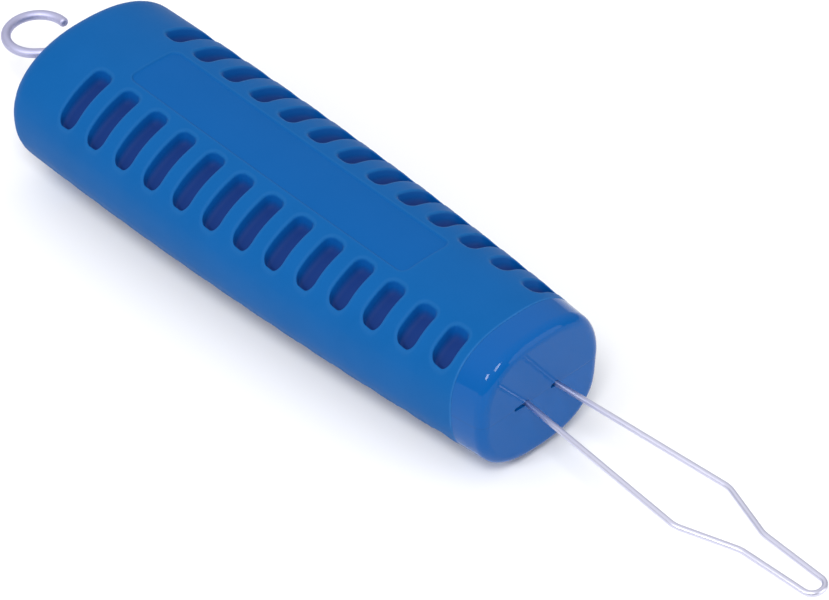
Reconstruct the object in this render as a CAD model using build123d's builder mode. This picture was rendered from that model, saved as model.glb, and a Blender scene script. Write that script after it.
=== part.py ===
"""Button hook and zipper pull: a dressing aid with a fat ribbed handle.

A hard core in two halves clamps two bent wires on its parting plane. One wire is the button
hook, a long loop that stands out of the near end. The other is the zip hook, a C that stands
out of the far end. A soft moulded sleeve covers the core up to a seam, and past the seam the
core's own head shows as the glossy end of the handle.

Frame: +X runs along the handle towards the button hook, +Z is up with the label panel on top,
and the origin is under the middle of the whole object, on the surface that it lies on.
"""
import os
from math import copysign, cos, pi, radians, sin

from build123d import *

# ---- handle -------------------------------------------------------------------------------
handle_length = 116.4
half_width_far = 18.45
half_width_middle = 18.3
half_width_near = 13.3
half_height_far = 13.85
half_height_middle = 12.45
half_height_near = 12.75
squareness_far = 2.23        # exponent of the oval section: 2 is an ellipse, more is squarer
squareness_near = 2.56
far_edge_radius = 3.8
near_edge_radius = 2.0
head_length = 6.4            # from the near face back to the seam

# ---- sleeve -------------------------------------------------------------------------------
sleeve_side_wall = 3.6
sleeve_top_wall = 4.4
sleeve_end_wall = 4.5
sleeve_gap = 0.1             # all round between the sleeve and the core
seam_gap = 0.05              # from the sleeve's edge to the core's head

slot_pitch = 7.5
slot_width = 4.0
slot_depth = 2.6             # straight down, the way the mould opens
slot_corner_radius = 1.4
first_slot_from_far_end = 15.7
slot_row_from_seam = 4.1     # the least from the last slot's middle to the seam
slot_inner_end = 7.1         # from the handle's middle plane
slot_side_margin = 1.72      # from a slot's outer end to the side of the handle

label_half_width = 5.35
label_depth = 0.3
label_corner_radius = 1.5
label_from_far_end = 19.5
label_from_seam = 20.5

# ---- core ---------------------------------------------------------------------------------
core_wall = 2.2
core_rib = 2.0
core_bay_pitch = 18.0        # the cross ribs are about this far apart
peg_radius = 1.5
peg_length = 3.0
peg_clearance = 0.1
boss_radius = 2.8
boss_gap = 0.8               # from a boss to a leg of the button hook
exit_nick_height = 0.8       # of the nicks in the near face, beside the legs' exits
exit_nick_depth = 0.4
exit_nick_reaches = [2.7, 1.3]    # from the middle of the -Y leg and of the +Y leg, towards -Y

# ---- button hook --------------------------------------------------------------------------
loop_wire = 1.05
loop_leg_half_spacing = 3.36
loop_belly_half_width = 6.17
loop_belly_reach = 36.0      # from the near face
loop_neck_half_width = 2.53
loop_neck_reach = 46.8
loop_tip_half_width = 1.95
loop_tip_reach = 61.3
loop_bend_radius = 5.0
loop_tip_radius = 1.85
loop_foot = 4.0
loop_foot_bend = 1.6

# ---- zip hook -----------------------------------------------------------------------------
zip_wire = 1.8
zip_hook_radius = 5.65
zip_hook_reach = 14.9        # from the far face to the middle of the hook
zip_hook_offset = 0.4        # sideways, from the handle's middle plane
zip_throat_angle = 50.0      # turn from the shank into the hook
zip_throat_radius = 2.2
zip_tip_past_side = 12.0     # degrees that the tip runs on past the hook's widest point
zip_tip_round = 0.6
zip_foot = 5.0
zip_foot_bend = 2.4

wire_clearance = 0.05        # all round a wire in its groove

# ---- places that follow from the sizes above ----------------------------------------------
zip_total_reach = zip_hook_reach + zip_hook_radius + zip_wire / 2
loop_total_reach = loop_tip_reach + loop_wire / 2
overall_length = zip_total_reach + handle_length + loop_total_reach
far_x = zip_total_reach - overall_length / 2
near_x = far_x + handle_length
seam_x = near_x - head_length
core_far_x = far_x + sleeve_end_wall + sleeve_gap
form_stations = 7
outline_points = 16
slot_count = int((seam_x - slot_row_from_seam - far_x - first_slot_from_far_end) / slot_pitch) + 1
slot_places = [far_x + first_slot_from_far_end + slot_pitch * n for n in range(slot_count)]
bay_far_x = core_far_x + core_wall
bay_count = round((seam_x - bay_far_x) / core_bay_pitch)
bay_length = (seam_x - bay_far_x - (bay_count - 1) * core_rib) / bay_count


def taper(far, middle, near, x):
    """A size that follows a parabola along the handle, through its far, middle and near values."""
    t = (x - far_x) / handle_length
    return far * (1 - t) * (1 - 2 * t) + 4 * middle * t * (1 - t) + near * t * (2 * t - 1)


def half_width(x):
    return taper(half_width_far, half_width_middle, half_width_near, x)


def half_height(x):
    return taper(half_height_far, half_height_middle, half_height_near, x)


def squareness(x):
    return squareness_far + (squareness_near - squareness_far) * (x - far_x) / handle_length


def surface_height(x, y):
    """Height of the handle's surface above its axis."""
    n = squareness(x)
    return half_height(x) * (1 - (abs(y) / half_width(x)) ** n) ** (1 / n)


axis_z = half_height(far_x + far_edge_radius)    # the handle rests on its high far end
axis_plane = Plane.XY.offset(axis_z)


def cross_plane(x):
    """The plane square to the handle at x, with its origin on the handle's axis."""
    return Plane(origin=(x, 0, axis_z), x_dir=(0, 1, 0), z_dir=(1, 0, 0))


def oval_points(width, height, n):
    """Points of the closed outline |y / width| ** n + |z / height| ** n = 1."""
    points = []
    for step in range(outline_points):
        turn = 2 * pi * step / outline_points
        y = copysign(width * abs(cos(turn)) ** (2 / n), cos(turn))
        z = copysign(height * abs(sin(turn)) ** (2 / n), sin(turn))
        points.append((y, z))
    return points


def handle_form(start_x, end_x, side_inset, top_inset):
    """The handle's oval, tapering form between two places, smaller all round by the insets."""
    with BuildPart() as form:
        for station in range(form_stations):
            x = start_x + (end_x - start_x) * station / (form_stations - 1)
            width = half_width(x) - side_inset
            height = half_height(x) - top_inset
            with BuildSketch(cross_plane(x)):
                with BuildLine():
                    Spline(*oval_points(width, height, squareness(x)), periodic=True)
                make_face()
        loft()
    return form.part


def slot_cut(x):
    """One slot on the +Y side of the top, with a floor that follows the handle's surface."""
    outer_end = half_width(x) - slot_side_margin
    above = 2 * half_height_far
    ends = [slot_inner_end, (slot_inner_end + outer_end) / 2, outer_end]
    floor = [(y, surface_height(x, y) - slot_depth) for y in ends]
    with BuildPart() as cut:
        with BuildSketch(cross_plane(x)):
            with BuildLine():
                ThreePointArc(*floor)
                Polyline(floor[2], (outer_end, above), (slot_inner_end, above), floor[0])
            make_face()
        extrude(amount=slot_width / 2, both=True)
        fillet(cut.edges().filter_by(Axis.Z), slot_corner_radius)
    return cut.part


def bay_start(number):
    """Where a hollow bay of the core begins, counted from the far end. A cross rib ends there."""
    return bay_far_x + number * (bay_length + core_rib)


def swept_wire(path, radius):
    """A round wire along a planar path, from the path's first point to its last."""
    with BuildPart() as wire:
        with BuildSketch(Plane(origin=path @ 0, z_dir=path % 0)):
            Circle(radius)
        sweep(path=path)
    return wire.part


# ---- wire paths, shared by the hooks and by their grooves in the core ------------------------
# Each foot lies against the rib that its leg passes through, on the side away from the hook.
loop_foot_x = bay_start(bay_count - 2) + bay_length - loop_wire / 2 - wire_clearance
loop_half_route = [
    (loop_foot_x, loop_leg_half_spacing + loop_foot),
    (loop_foot_x, loop_leg_half_spacing),
    (near_x, loop_leg_half_spacing),
    (near_x + loop_belly_reach, loop_belly_half_width),
    (near_x + loop_neck_reach, loop_neck_half_width),
    (near_x + loop_tip_reach, loop_tip_half_width),
]
loop_half_bends = [
    loop_foot_bend,
    loop_bend_radius,
    loop_bend_radius,
    loop_bend_radius,
    loop_tip_radius,
]
loop_route = loop_half_route + [(x, -y) for x, y in reversed(loop_half_route)]
loop_bends = loop_half_bends + loop_half_bends[::-1]
with BuildLine(axis_plane) as loop_line:
    FilletPolyline(*loop_route, radius=loop_bends)
loop_path = loop_line.wires()[0]

hook_middle = (far_x - zip_hook_reach, zip_hook_offset)
throat = radians(zip_throat_angle)
hook_start = (
    hook_middle[0] + zip_hook_radius * sin(throat),
    hook_middle[1] - zip_hook_radius * cos(throat),
)
throat_corner = (hook_start[0] - hook_start[1] / sin(throat) * cos(throat), 0)
zip_foot_x = bay_start(1) + zip_wire / 2 + wire_clearance
with BuildLine(axis_plane) as zip_line:
    FilletPolyline(
        (zip_foot_x, zip_foot),
        (zip_foot_x, 0),
        throat_corner,
        hook_start,
        radius=[zip_foot_bend, zip_throat_radius],
    )
    CenterArc(
        hook_middle,
        zip_hook_radius,
        zip_throat_angle - 90,
        -(zip_throat_angle + 180 + zip_tip_past_side),
    )
zip_path = zip_line.wires()[0]

# ---- sleeve -------------------------------------------------------------------------------
outer_form = handle_form(far_x, near_x, 0, 0)

right_slots = [slot_cut(slot_x) for slot_x in slot_places]
left_slots = [cut.mirror(Plane.XZ) for cut in right_slots]
top_slots = right_slots + left_slots
bottom_slots = [cut.mirror(axis_plane) for cut in top_slots]

with BuildPart() as label_cut:
    label_length = seam_x - label_from_seam - far_x - label_from_far_end
    with BuildSketch(axis_plane):
        with Locations((far_x + label_from_far_end + label_length / 2, 0)):
            RectangleRounded(label_length, 2 * label_half_width, label_corner_radius)
    extrude(amount=2 * half_height_far)
    add(outer_form.moved(Location((0, 0, -label_depth))), mode=Mode.SUBTRACT)

with BuildPart() as grip_sleeve:
    add(outer_form)
    fillet(grip_sleeve.edges().group_by(Axis.X)[0], far_edge_radius)
    split(bisect_by=Plane.YZ.offset(seam_x - seam_gap), keep=Keep.BOTTOM)
    add(
        handle_form(far_x + sleeve_end_wall, seam_x, sleeve_side_wall, sleeve_top_wall),
        mode=Mode.SUBTRACT,
    )
    with BuildSketch(cross_plane(far_x)):
        Circle(zip_wire / 2 + wire_clearance)
    extrude(amount=sleeve_end_wall, mode=Mode.SUBTRACT)
    add(top_slots + bottom_slots + [label_cut.part], mode=Mode.SUBTRACT, clean=False)
grip_sleeve.part.label = "grip_sleeve"

# ---- core -----------------------------------------------------------------------------------
core_side_inset = sleeve_side_wall + sleeve_gap
core_top_inset = sleeve_top_wall + sleeve_gap
shank_form = handle_form(core_far_x, seam_x, core_side_inset, core_top_inset)
boss_side = loop_leg_half_spacing + loop_wire / 2 + boss_gap + boss_radius
boss_bays = [0, bay_count // 2, bay_count - 1]
boss_places = [
    (bay_start(bay) + bay_length / 2, side * boss_side) for bay in boss_bays for side in (1, -1)
]
loop_groove = swept_wire(loop_path, loop_wire / 2 + wire_clearance)
zip_groove = swept_wire(zip_path, zip_wire / 2 + wire_clearance)

with BuildPart() as bosses:
    with BuildSketch(axis_plane):
        with Locations(*boss_places):
            Circle(boss_radius)
    extrude(amount=half_height_far, both=True)
    add(shank_form, mode=Mode.INTERSECT)

with BuildPart() as core:
    add(outer_form)
    fillet(core.edges().group_by(Axis.X)[-1], near_edge_radius)
    split(bisect_by=Plane.YZ.offset(seam_x), keep=Keep.TOP)
    add(shank_form)
    for bay in range(bay_count):
        start = bay_start(bay)
        hollow = handle_form(
            start, start + bay_length, core_side_inset + core_wall, core_top_inset + core_wall
        )
        add(hollow, mode=Mode.SUBTRACT)
    add(bosses.part)
    add([loop_groove, zip_groove], mode=Mode.SUBTRACT)
    with BuildSketch(cross_plane(near_x)):
        for side, reach in zip([-1, 1], exit_nick_reaches):
            with Locations((side * loop_leg_half_spacing - reach / 2, 0)):
                SlotOverall(reach, exit_nick_height)
    extrude(amount=-exit_nick_depth, mode=Mode.SUBTRACT)

with BuildPart() as core_upper:
    add(core.part)
    split(bisect_by=axis_plane, keep=Keep.TOP)
    with BuildSketch(axis_plane):
        with Locations(*boss_places):
            Circle(peg_radius + peg_clearance)
    extrude(amount=peg_length + peg_clearance, mode=Mode.SUBTRACT)
core_upper.part.label = "core_upper"

with BuildPart() as core_lower:
    add(core.part)
    split(bisect_by=axis_plane, keep=Keep.BOTTOM)
    with BuildSketch(axis_plane):
        with Locations(*boss_places):
            Circle(peg_radius)
    extrude(amount=peg_length)
core_lower.part.label = "core_lower"

# ---- wires ----------------------------------------------------------------------------------
with BuildPart() as button_hook:
    add(swept_wire(loop_path, loop_wire / 2))
button_hook.part.label = "button_hook"

with BuildPart() as zip_hook:
    add(swept_wire(zip_path, zip_wire / 2))
    tip_face = zip_hook.faces().filter_by(GeomType.PLANE).sort_by_distance(zip_path @ 1)[0]
    fillet(tip_face.edges(), zip_tip_round)
zip_hook.part.label = "zip_hook"

os.makedirs("parts", exist_ok=True)
export_step(grip_sleeve.part, "parts/grip_sleeve.step")
export_step(core_upper.part, "parts/core_upper.step")
export_step(core_lower.part, "parts/core_lower.step")
export_step(button_hook.part, "parts/button_hook.step")
export_step(zip_hook.part, "parts/zip_hook.step")

whole = Compound([grip_sleeve.part, core_upper.part, core_lower.part, button_hook.part, zip_hook.part])
box = whole.bounding_box()
print("length", box.size.X, "width", box.size.Y, "height", box.size.Z, "bottom", box.min.Z)
print("slots in a row", slot_count, "bays", bay_count)
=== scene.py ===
from math import ceil, cos, pi, radians, sin

import bmesh
import bpy
import numpy as np
from bpy.props import FloatProperty, FloatVectorProperty, IntProperty, PointerProperty
from mathutils import Matrix, Vector


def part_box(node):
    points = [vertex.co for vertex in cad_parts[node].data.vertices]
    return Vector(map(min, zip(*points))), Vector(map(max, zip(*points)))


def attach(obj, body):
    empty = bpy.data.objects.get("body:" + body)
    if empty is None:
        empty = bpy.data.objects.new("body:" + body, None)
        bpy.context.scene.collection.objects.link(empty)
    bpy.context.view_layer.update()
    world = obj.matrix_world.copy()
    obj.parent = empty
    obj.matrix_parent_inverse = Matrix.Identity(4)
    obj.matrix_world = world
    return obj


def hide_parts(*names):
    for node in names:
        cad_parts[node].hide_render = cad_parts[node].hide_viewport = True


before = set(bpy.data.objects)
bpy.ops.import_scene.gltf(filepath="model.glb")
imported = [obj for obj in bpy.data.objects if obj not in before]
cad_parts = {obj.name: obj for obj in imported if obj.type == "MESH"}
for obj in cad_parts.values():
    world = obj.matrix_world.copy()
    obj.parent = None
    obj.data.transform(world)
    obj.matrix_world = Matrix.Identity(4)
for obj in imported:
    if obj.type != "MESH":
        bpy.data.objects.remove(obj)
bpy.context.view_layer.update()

bl_info = {
    "name": "Button Hook and Zipper Pull",
    "version": (1, 0, 0),
    "blender": (4, 5, 0),
    "location": "View3D > Sidebar > Dressing Aid",
    "description": "Makes a dressing aid with a fat slotted grip, a button loop and a zip hook",
    "category": "Object",
}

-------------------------

**Instructions for the task:** Everything from the first line above through the line that contains "fat ribbed handle." should be duplicated exactly, please, and nothing beyond it.

**Written response:**
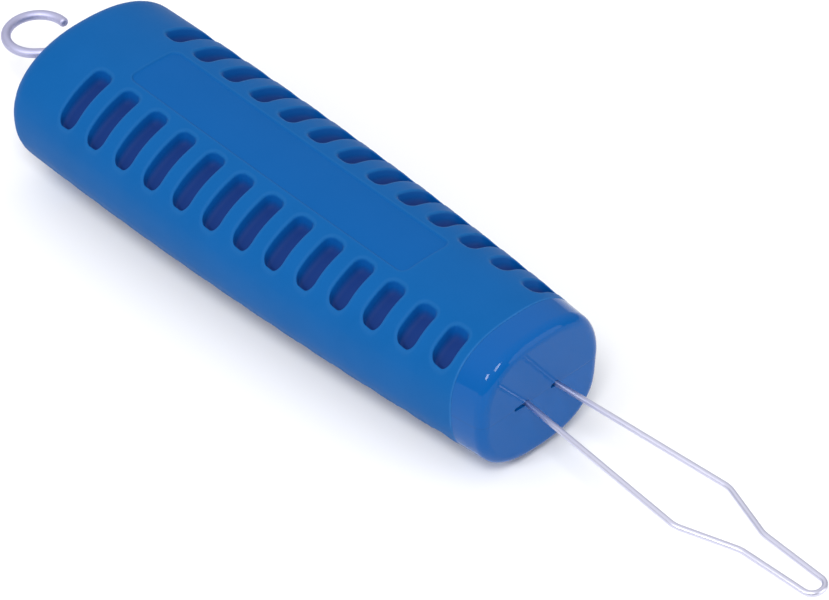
Reconstruct the object in this render as a CAD model using build123d's builder mode. This picture was rendered from that model, saved as model.glb, and a Blender scene script. Write that script after it.
=== part.py ===
"""Button hook and zipper pull: a dressing aid with a fat ribbed handle.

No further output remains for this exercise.